■ What is expected:
Write out the full listing again, exactly as it stands.

■ Supplied material:
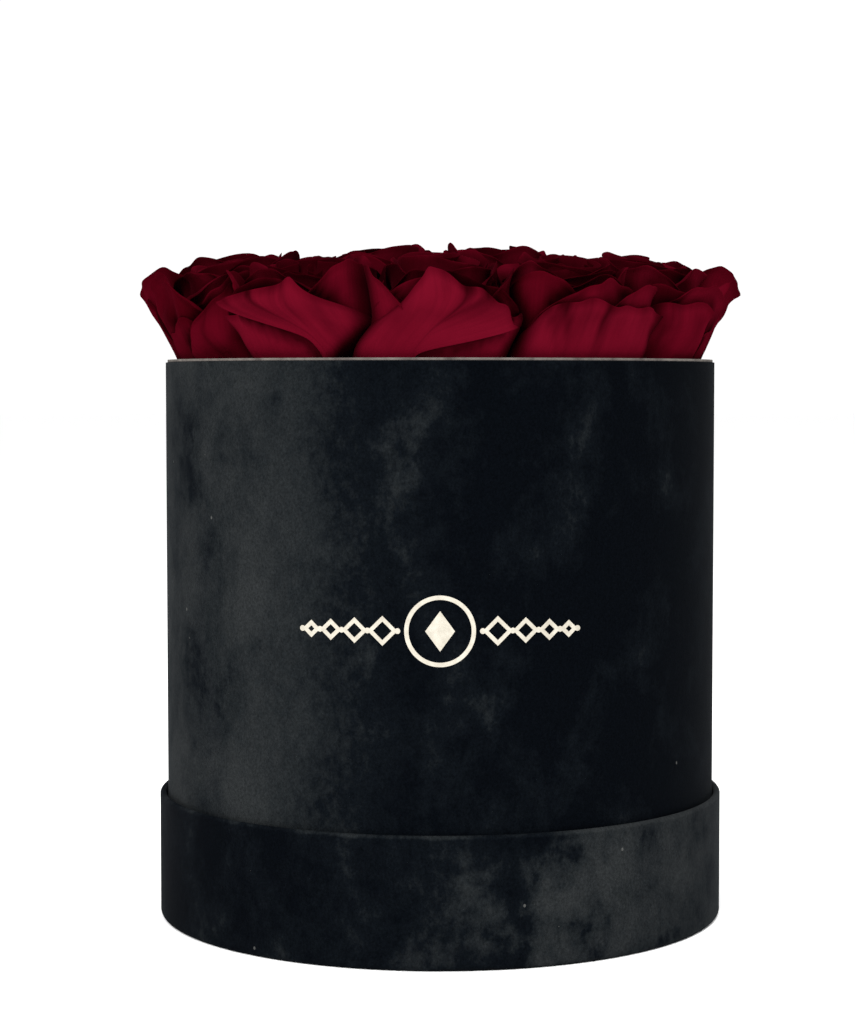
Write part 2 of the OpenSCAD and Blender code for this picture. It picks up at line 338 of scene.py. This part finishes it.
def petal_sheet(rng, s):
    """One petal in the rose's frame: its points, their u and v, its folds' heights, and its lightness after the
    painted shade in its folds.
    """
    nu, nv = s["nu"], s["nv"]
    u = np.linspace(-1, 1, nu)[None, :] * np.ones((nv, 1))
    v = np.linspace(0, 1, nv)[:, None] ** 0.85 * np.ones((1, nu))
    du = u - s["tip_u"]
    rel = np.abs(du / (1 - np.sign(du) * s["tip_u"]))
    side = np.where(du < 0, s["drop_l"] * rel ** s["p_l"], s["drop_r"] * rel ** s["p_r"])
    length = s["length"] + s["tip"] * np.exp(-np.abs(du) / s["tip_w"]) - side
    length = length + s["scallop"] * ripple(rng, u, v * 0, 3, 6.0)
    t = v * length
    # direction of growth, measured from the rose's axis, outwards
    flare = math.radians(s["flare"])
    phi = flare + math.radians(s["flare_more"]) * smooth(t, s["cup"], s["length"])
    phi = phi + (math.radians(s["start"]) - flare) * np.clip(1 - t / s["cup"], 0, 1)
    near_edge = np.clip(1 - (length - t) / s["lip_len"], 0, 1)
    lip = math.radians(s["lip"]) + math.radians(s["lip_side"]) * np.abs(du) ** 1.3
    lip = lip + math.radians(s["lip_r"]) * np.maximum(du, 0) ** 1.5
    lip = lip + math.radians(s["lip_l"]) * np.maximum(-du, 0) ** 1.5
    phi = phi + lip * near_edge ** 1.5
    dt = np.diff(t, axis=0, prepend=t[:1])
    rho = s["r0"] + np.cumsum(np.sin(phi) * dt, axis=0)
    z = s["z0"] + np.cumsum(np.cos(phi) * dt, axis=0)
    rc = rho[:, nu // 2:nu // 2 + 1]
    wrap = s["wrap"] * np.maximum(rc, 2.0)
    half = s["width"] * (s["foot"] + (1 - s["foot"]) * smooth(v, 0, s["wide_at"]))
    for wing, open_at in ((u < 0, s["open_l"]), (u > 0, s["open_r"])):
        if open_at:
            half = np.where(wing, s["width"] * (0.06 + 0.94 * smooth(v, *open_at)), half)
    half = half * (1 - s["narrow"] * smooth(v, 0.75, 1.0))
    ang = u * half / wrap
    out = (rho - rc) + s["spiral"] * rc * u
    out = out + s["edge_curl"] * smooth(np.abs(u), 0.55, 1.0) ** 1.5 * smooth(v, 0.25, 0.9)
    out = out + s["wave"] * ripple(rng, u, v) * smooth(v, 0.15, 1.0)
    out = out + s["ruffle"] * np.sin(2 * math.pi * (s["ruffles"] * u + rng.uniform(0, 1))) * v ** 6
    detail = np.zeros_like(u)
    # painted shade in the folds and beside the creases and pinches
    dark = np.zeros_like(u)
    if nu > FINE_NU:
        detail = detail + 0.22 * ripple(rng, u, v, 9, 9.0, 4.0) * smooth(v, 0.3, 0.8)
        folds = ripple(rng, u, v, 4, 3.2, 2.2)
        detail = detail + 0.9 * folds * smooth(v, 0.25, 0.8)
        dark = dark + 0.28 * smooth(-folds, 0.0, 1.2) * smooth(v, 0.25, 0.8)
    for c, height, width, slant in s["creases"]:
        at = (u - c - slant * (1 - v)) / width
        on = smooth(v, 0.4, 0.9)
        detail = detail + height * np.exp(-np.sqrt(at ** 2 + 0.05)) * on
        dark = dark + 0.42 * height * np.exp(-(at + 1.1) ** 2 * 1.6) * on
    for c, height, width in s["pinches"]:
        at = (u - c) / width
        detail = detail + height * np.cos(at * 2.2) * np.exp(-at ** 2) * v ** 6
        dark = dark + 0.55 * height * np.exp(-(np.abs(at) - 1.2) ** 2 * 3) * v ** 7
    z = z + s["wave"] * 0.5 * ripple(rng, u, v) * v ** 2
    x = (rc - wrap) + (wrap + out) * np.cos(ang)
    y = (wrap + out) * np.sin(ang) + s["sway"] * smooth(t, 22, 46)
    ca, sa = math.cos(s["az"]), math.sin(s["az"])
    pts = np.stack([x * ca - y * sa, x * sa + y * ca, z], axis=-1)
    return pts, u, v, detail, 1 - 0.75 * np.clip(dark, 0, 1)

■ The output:
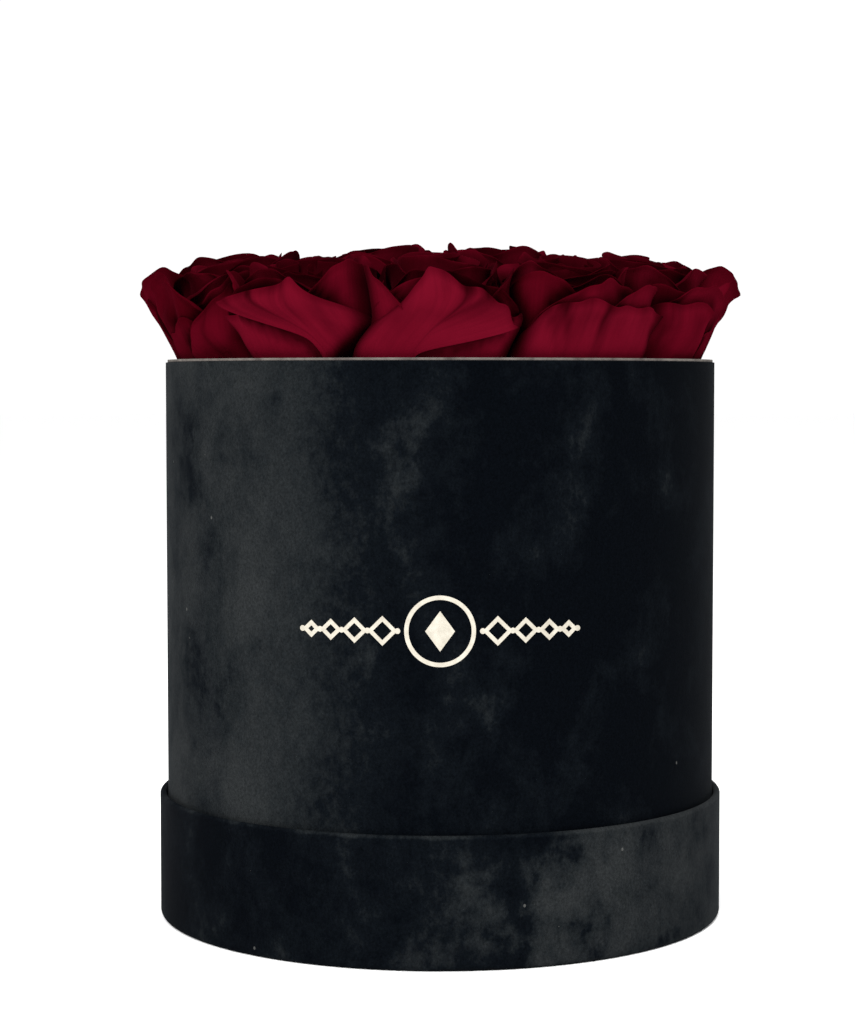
Write part 2 of the OpenSCAD and Blender code for this picture. It picks up at line 338 of scene.py. This part finishes it.
def petal_sheet(rng, s):
    """One petal in the rose's frame: its points, their u and v, its folds' heights, and its lightness after the
    painted shade in its folds.
    """
    nu, nv = s["nu"], s["nv"]
    u = np.linspace(-1, 1, nu)[None, :] * np.ones((nv, 1))
    v = np.linspace(0, 1, nv)[:, None] ** 0.85 * np.ones((1, nu))
    du = u - s["tip_u"]
    rel = np.abs(du / (1 - np.sign(du) * s["tip_u"]))
    side = np.where(du < 0, s["drop_l"] * rel ** s["p_l"], s["drop_r"] * rel ** s["p_r"])
    length = s["length"] + s["tip"] * np.exp(-np.abs(du) / s["tip_w"]) - side
    length = length + s["scallop"] * ripple(rng, u, v * 0, 3, 6.0)
    t = v * length
    # direction of growth, measured from the rose's axis, outwards
    flare = math.radians(s["flare"])
    phi = flare + math.radians(s["flare_more"]) * smooth(t, s["cup"], s["length"])
    phi = phi + (math.radians(s["start"]) - flare) * np.clip(1 - t / s["cup"], 0, 1)
    near_edge = np.clip(1 - (length - t) / s["lip_len"], 0, 1)
    lip = math.radians(s["lip"]) + math.radians(s["lip_side"]) * np.abs(du) ** 1.3
    lip = lip + math.radians(s["lip_r"]) * np.maximum(du, 0) ** 1.5
    lip = lip + math.radians(s["lip_l"]) * np.maximum(-du, 0) ** 1.5
    phi = phi + lip * near_edge ** 1.5
    dt = np.diff(t, axis=0, prepend=t[:1])
    rho = s["r0"] + np.cumsum(np.sin(phi) * dt, axis=0)
    z = s["z0"] + np.cumsum(np.cos(phi) * dt, axis=0)
    rc = rho[:, nu // 2:nu // 2 + 1]
    wrap = s["wrap"] * np.maximum(rc, 2.0)
    half = s["width"] * (s["foot"] + (1 - s["foot"]) * smooth(v, 0, s["wide_at"]))
    for wing, open_at in ((u < 0, s["open_l"]), (u > 0, s["open_r"])):
        if open_at:
            half = np.where(wing, s["width"] * (0.06 + 0.94 * smooth(v, *open_at)), half)
    half = half * (1 - s["narrow"] * smooth(v, 0.75, 1.0))
    ang = u * half / wrap
    out = (rho - rc) + s["spiral"] * rc * u
    out = out + s["edge_curl"] * smooth(np.abs(u), 0.55, 1.0) ** 1.5 * smooth(v, 0.25, 0.9)
    out = out + s["wave"] * ripple(rng, u, v) * smooth(v, 0.15, 1.0)
    out = out + s["ruffle"] * np.sin(2 * math.pi * (s["ruffles"] * u + rng.uniform(0, 1))) * v ** 6
    detail = np.zeros_like(u)
    # painted shade in the folds and beside the creases and pinches
    dark = np.zeros_like(u)
    if nu > FINE_NU:
        detail = detail + 0.22 * ripple(rng, u, v, 9, 9.0, 4.0) * smooth(v, 0.3, 0.8)
        folds = ripple(rng, u, v, 4, 3.2, 2.2)
        detail = detail + 0.9 * folds * smooth(v, 0.25, 0.8)
        dark = dark + 0.28 * smooth(-folds, 0.0, 1.2) * smooth(v, 0.25, 0.8)
    for c, height, width, slant in s["creases"]:
        at = (u - c - slant * (1 - v)) / width
        on = smooth(v, 0.4, 0.9)
        detail = detail + height * np.exp(-np.sqrt(at ** 2 + 0.05)) * on
        dark = dark + 0.42 * height * np.exp(-(at + 1.1) ** 2 * 1.6) * on
    for c, height, width in s["pinches"]:
        at = (u - c) / width
        detail = detail + height * np.cos(at * 2.2) * np.exp(-at ** 2) * v ** 6
        dark = dark + 0.55 * height * np.exp(-(np.abs(at) - 1.2) ** 2 * 3) * v ** 7
    z = z + s["wave"] * 0.5 * ripple(rng, u, v) * v ** 2
    x = (rc - wrap) + (wrap + out) * np.cos(ang)
    y = (wrap + out) * np.sin(ang) + s["sway"] * smooth(t, 22, 46)
    ca, sa = math.cos(s["az"]), math.sin(s["az"])
    pts = np.stack([x * ca - y * sa, x * sa + y * ca, z], axis=-1)
    return pts, u, v, detail, 1 - 0.75 * np.clip(dark, 0, 1)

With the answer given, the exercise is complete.